I am sure like me, you are aware of the studies that have shown that caring for a pet (especially a dog, says yours truly) is a transformative essential element of the wellness protocol. I remember a few years ago watching an 8-hour BBC documentary How to Stay Young that showed unequivocal evidence on how having a dog by one’s side actually lowered participants’ blood pressure and controlled their fight-or-flight stress reaction. If you are young and think this does not apply to you, think again. As a species, we are living in a chronic state of fight or flight. Our system is continually compromised. If you are lucky, you will get old. A dog will help you age gracefully and fabulously. If you are “old,” a dog will by default force you to become active, regulating and building structure and routine for the household. It is like having a baby in your fifties —minus the sleepless nights. If things are going right, it is the dogs that walk the owners. We all know that our bodies thrive on movement, structure, and routine. All in all, barring allergies and time constraints, caring for a pet has zero side effects and 100% benefits on all facets of existence. If you could put those in a pill, we would all be on it. But nothing that is of value comes without effort. You know that. There is a process. And that process involves experience. 

But this blog is not about that, although I would be happy to sit and chat about this early in the morning —while my fabulous Shiva rests fabulously. This is about the unexpected lesson this sweet beauty has shown me in a few days. This blog is about what it is to live in flow.

If you have been following my blogs, I am sure you know I struggle with the concept of detachment. Everyday —not from books or theories— I am learning more about the depth of detachment and the profound effects it has on the quality and vibrational frequency of our life. Detachment, I have come to understand, is the very essence of true love and authentic living. It is also a life in flow. Detachment is an all-encompassing love that is free (detached) from outcome and simply present in the now.

In a nutshell, anything that is forced —be it work, a relationship, a yoga pose, or a new start-up— is an undertaking that is not authentic, one that is in fact attached to ego and consequence, and not in flow with the (sacred) vibration of the universe. (A case in point, forced extreme yoga poses for the social media post.)

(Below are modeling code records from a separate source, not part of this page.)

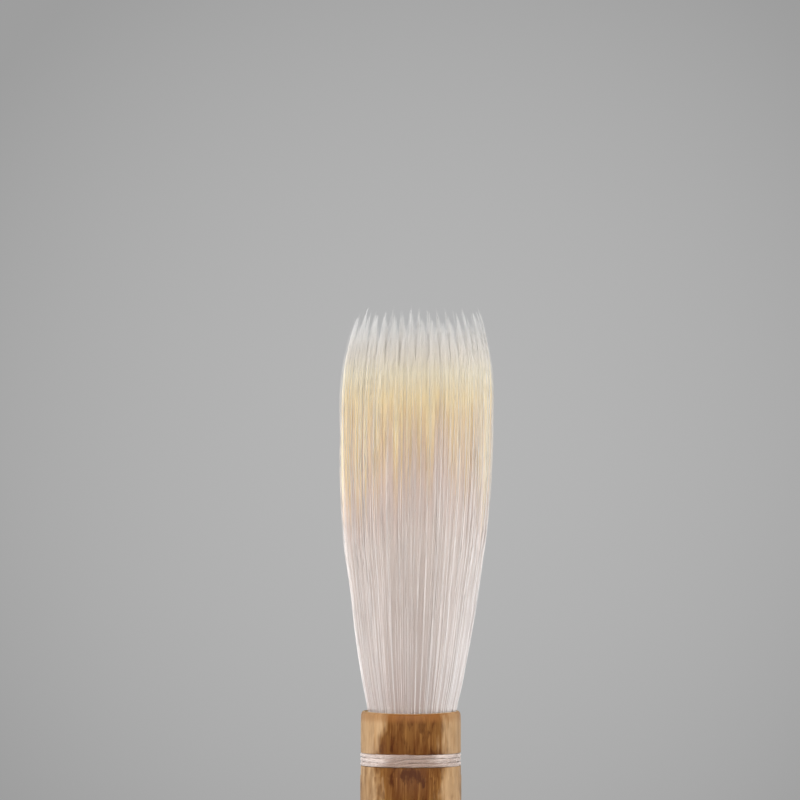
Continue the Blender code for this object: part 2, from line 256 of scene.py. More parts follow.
@dataclass(frozen=True)
class Finish:
    """A surface with one Principled shader.

    Attributes:
        name: The material's name.
        roughness: How matt the surface is.
        coat: Weight of a clear layer over it.
        shine: Strength of the reflection, 0.5 being usual.
        sheen: Weight of the soft glow of fibres.
        glow: Weight of light that passes through.
    """

    name: str
    roughness: float = 0.5
    coat: float = 0.0
    sheen: float = 0.0
    glow: float = 0.0
    shine: float = 0.5

    def paint(self, net: Wiring) -> dict[str, Field]:
        """Wires what goes into the shader's inputs, such as its colour, roughness and bump."""
        raise NotImplementedError

    def material(self) -> Material:
        """Makes the material."""
        material = bpy.data.materials.new(self.name)
        material.use_nodes = True
        shader = material.node_tree.nodes["Principled BSDF"]
        values = {
            "Roughness": self.roughness,
            "Coat Weight": self.coat,
            "Coat Roughness": 0.2,
            "Specular IOR Level": self.shine,
            "Sheen Weight": self.sheen,
            "Sheen Roughness": 0.4,
            "Subsurface Weight": self.glow,
            "Subsurface Scale": 0.8 * MM,
            "Subsurface Radius": (1.0, 1.0, 1.0),
        }
        for key, value in values.items():
            shader.inputs[key].default_value = value
        net = Wiring(material.node_tree)
        for key, field in self.paint(net).items():
            net.tree.links.new(field.socket, shader.inputs[key])
        return material


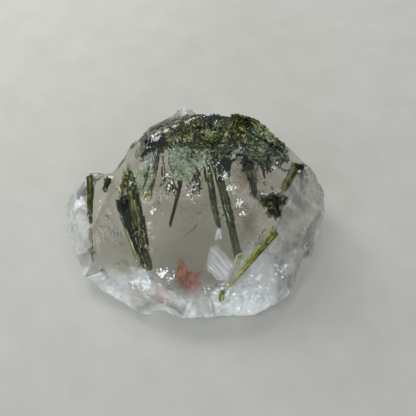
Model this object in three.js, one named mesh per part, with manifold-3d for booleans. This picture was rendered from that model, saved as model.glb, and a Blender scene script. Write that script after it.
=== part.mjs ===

You may be the kind of person who likes to plan and schedule. I know those personality types. Intimately. I am their founding member. Most often, the universe has other plans for us. They include very long detours to soften the sharp edges of ego, to shake us up to propel us forward. The change of direction comes in many forms, but ultimately it really comes. Without fail. Srimati (Julie Piatt) calls those days on our knees “sacred moments,” necessary stages for growth —detachment— so that when we are ready to rise, we rise from that place of flow with our sacred existence. I like to call it the place of neutrality, where everything is in delicate balance with the world around us.

Detachment is neutrality. That silent, peaceful organic space of trust. You cannot learn this from a book. You have to experience it in your body. All you can do is sharpen and optimize your connection to the physical body in order for you to open that gate. That “intuition” can only be awakened when we are “in our body”.

“My colleague Maria Julia Leone, a neuroscientist and international chess master, and I [Mariano Sigman] carried out this experiment on the chessboard, following the Borgesian concept of chess as a metaphor for life. Two masters face off. They have thirty minutes to make a series of decisions that will organize their armies. On the board, it is a battle to the death and emotions are running high. During the game we trace the players’ heartbeats. Heart rate —just like stress— increases over the course of the game, as time runs out and the end of the battle approaches. Their heart rates also spike when their opponent commits an error that will decide the outcome of the game.

But the most significant discovery we made was this: a few seconds before the players made a mistake, their heart rate changed. This means that in a situation with countless options, with a complexity that is similar to that of life itself, the heart panics before making a bad decision. If the players could recognize that, if they were able to listen to what their hearts were telling them, they could perhaps avoid many of their errors.”

—from “The Secret Life of the Mind”

Dogs listen to their hearts.

Practices like yoga are training grounds for listening to the heart.

I am not alone in my thinking. Turns out prophets and philosophers have been talking about this for thousands of years. Plato in his Republic addresses the virtue of true education —the kind that comes from experience, not theory. That comes later when the body is ready to receive the teachings because it has already experienced the fruits.

“Education must begin with music, gymnastics and other practical matters that train the virtues of a good citizen… . Only after having walked that long road is one ready to understand … true knowledge. … Knowledge is acquired through experiences lived during the day, and theory awakes only as dusk falls… education should be focused less on knowledge … and more on practice that promotes virtues such as motivation, control and creativity.”

— from The Secret Life of the Mind

A sweet dog has awakened these thoughts, a dog who lives in the present moment. Every second —every experience— is received as though for the first time.

I fully understand that nothing lasts forever. But you know what lasts forever? Sacred trust. And neutrality.

I have to go walk my dog, and smell the flowers. They have been here forever. I just haven’t noticed.